Mechanical Design and Integrity of the Currently Designed Structural Components of a Dual Cooled Fuel

Dual cooled fuel is under developing for power uprating of an existing PWR (especially for OPR-1000 in our work). The most important feature of it is an additional coolant flow passage formed inside a fuel rod to increase the surface area of heat transfer. This makes the outer diameter of a fuel rod considerably increase compared with that of a conventional fuel. It inevitably affects the design of the structural components such as the spacer grids, top and bottom end pieces and guide tubes. Primary goal of the present work is to show the possibility of composing an actual fuel assembly through changing the component design without violating the design criteria and functional requirements of the components. Main ideas for them are: moving the support location of a fuel rod in the spacer grid due to narrow gap between the fuel rods; rearranging the flow hole pattern of the top and bottom end pieces; applying another bigger diameter tube outside the conventional guide tubes.

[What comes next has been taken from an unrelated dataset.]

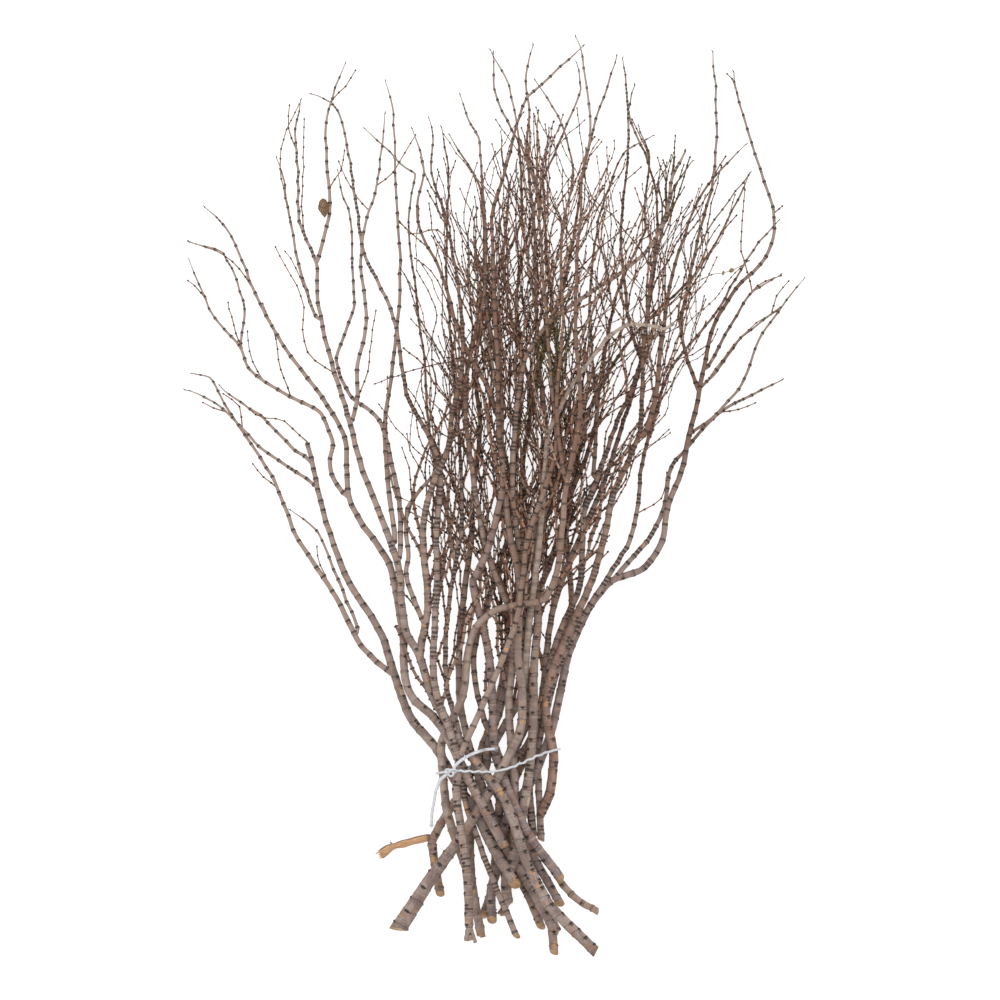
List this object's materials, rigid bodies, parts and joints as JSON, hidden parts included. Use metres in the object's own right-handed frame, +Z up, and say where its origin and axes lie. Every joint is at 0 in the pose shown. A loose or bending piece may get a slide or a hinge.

First part of the present paper will show the design results. After the possibility is shown, mechanical integrity is concerned. So another part of the paper deals with the mechanical behavior and fretting wear performance of the dual cooled fuel. Flow-induced vibration (FIV) tests were conducted with the 4X4 partial assembly to investigate the vibration behavior. Two different types of the spacer grids were applied, which had different rod supporting force. The FIV characteristics were analyzed. By using the equation suggested by Yetisir el al., which correlates the workrate for wearing and the FIV parameters, the wear rate is to be predicted. Together with the fretting wear experiments, the fretting wear margin of a dual cooled fuel is to be discussed.
The South Korean previous work on dual cooled fuel and their capabilities to quickly build modular reactors was reviewed last year.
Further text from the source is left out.